Over the same period the wholesale costs of ingredients such as sugar and chocolate have also jumped on international markets.

The new 400g packet of Digestives will hold seven fewer biscuits compared to the 34 contained in the old standard pack, but will keep the same price, typically around £1.10. The new packets will appear on shelves at the end of this month.

Pladis UK & Ireland managing director Nick Bunker said: "The rising cost of ingredients and changes in the exchange rates means it has become more expensive to bake our products.

"We work hard to drive efficiencies throughout our business to absorb cost increases, but occasionally, like many other businesses in these challenging times, we do need to make some adjustments."

Digestives were named the nation's favourite biscuits in a Channel 5 survey last December, which revealed Britons ate one of the malted wheat treats every 52 seconds.

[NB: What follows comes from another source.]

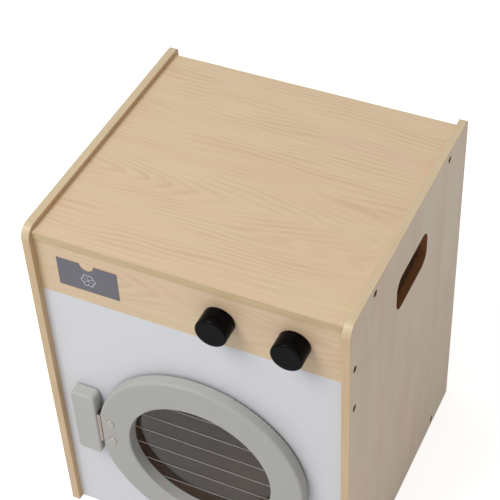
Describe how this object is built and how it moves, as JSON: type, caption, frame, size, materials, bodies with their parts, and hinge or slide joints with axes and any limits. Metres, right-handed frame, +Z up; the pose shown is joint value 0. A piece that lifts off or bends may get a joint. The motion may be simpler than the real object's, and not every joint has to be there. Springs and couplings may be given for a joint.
{
  "type": "toy washing machine",
  "caption": "Wooden play washing machine: board cabinet with hand slots, a round hinged door with a clear window, a drawer label and turning knobs.",
  "frame": {"origin": "on the floor under the middle of the object's bounding box", "axes": "+Z up, -Y out of the front with the door and knobs, +X to the right of someone facing it"},
  "size_m": [0.36, 0.3502, 0.446],
  "materials": {
    "veneered_board": "satin wood-grain melamine",
    "edging": "satin wood-grain edging",
    "top_edging": "satin wood-grain edging, darker",
    "back_board": "plain hardboard",
    "white_board": "white satin laminate",
    "label_grey": "matt grey",
    "grey_paint": "satin grey paint on board",
    "nickel": "nickel plated",
    "zinc": "zinc plated",
    "dowel_beech": "raw beech",
    "magnet": "nickel plated magnet",
    "clear_pane": "clear acrylic",
    "line_white": "white print",
    "black_knob": "gloss black",
    "felt": "black felt",
    "pad_felt": "white felt",
    "brass": "turned brass"
  },
  "bodies": {
    "cabinet": {"side_panel_left": "veneered_board", "side_panel_right": "veneered_board", "side_edge_band_left": "edging", "side_edge_band_right": "edging", "top_board": "veneered_board", "top_edge_band": "top_edging", "bottom_board": "veneered_board", "back_panel": "back_board", "front_panel": "white_board", "control_panel": "veneered_board", "drawer_label": "label_grey", "hinge_block": "grey_paint", "hinge_block_screws": "zinc", "hinge_fixed_leaf": "nickel", "hinge_fixed_screws": "nickel", "hinge_pin": "nickel", "carcass_screws_left": "zinc", "carcass_screws_right": "zinc", "carcass_dowels_left": "dowel_beech", "carcass_dowels_right": "dowel_beech", "panel_joint_dowels": "dowel_beech", "back_panel_screws": "zinc", "catch_magnet": "magnet"},
    "door": {"door_ring": "grey_paint", "window_pane": "clear_pane", "window_lines": "line_white", "pane_screws": "zinc", "hinge_door_leaf": "nickel", "hinge_door_screws": "nickel", "hinge_cross_dowels": "nickel", "strike_plate": "zinc", "strike_screw": "zinc", "door_pads": "pad_felt"},
    "knob_left_body": {"knob_left": "black_knob", "knob_felt_left": "felt", "knob_insert_left": "brass", "knob_washer_left": "zinc", "knob_screw_left": "zinc"},
    "knob_right_body": {"knob_right": "black_knob", "knob_felt_right": "felt", "knob_insert_right": "brass", "knob_washer_right": "zinc", "knob_screw_right": "zinc"}
  },
  "joints": [
    {"name": "door_hinge", "type": "hinge", "parent": "cabinet", "child": "door", "pos_m": [-0.1165, -0.16705, 0.1708], "axis": [0, 0, -1], "range_deg": [0, 120]},
    {"name": "knob_left_turn", "type": "hinge", "parent": "cabinet", "child": "knob_left_body", "pos_m": [0.038, -0.15345, 0.39475], "axis": [0, 1, 0], "continuous": true},
    {"name": "knob_right_turn", "type": "hinge", "parent": "cabinet", "child": "knob_right_body", "pos_m": [0.119, -0.15345, 0.39475], "axis": [0, 1, 0], "continuous": true}
  ]
}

A series of household confectionery brands such as Toblerone, Maltesers, Snickers and Quality Street have recently shrunk in size be between 12% and 25% in recent years while maintaining their old prices.

Shrinkflation may have gathered pace over recent months, but the trend has taken hold in consumer manufacturing over a number of years.

Overall, 2,529 products have shrunk in size over the past five years but are being sold for the same price, the Office for National Statistics (ONS) said last summer.

But the ONS added only 614 products had grown larger over the same period, between January 2012 and June 2017.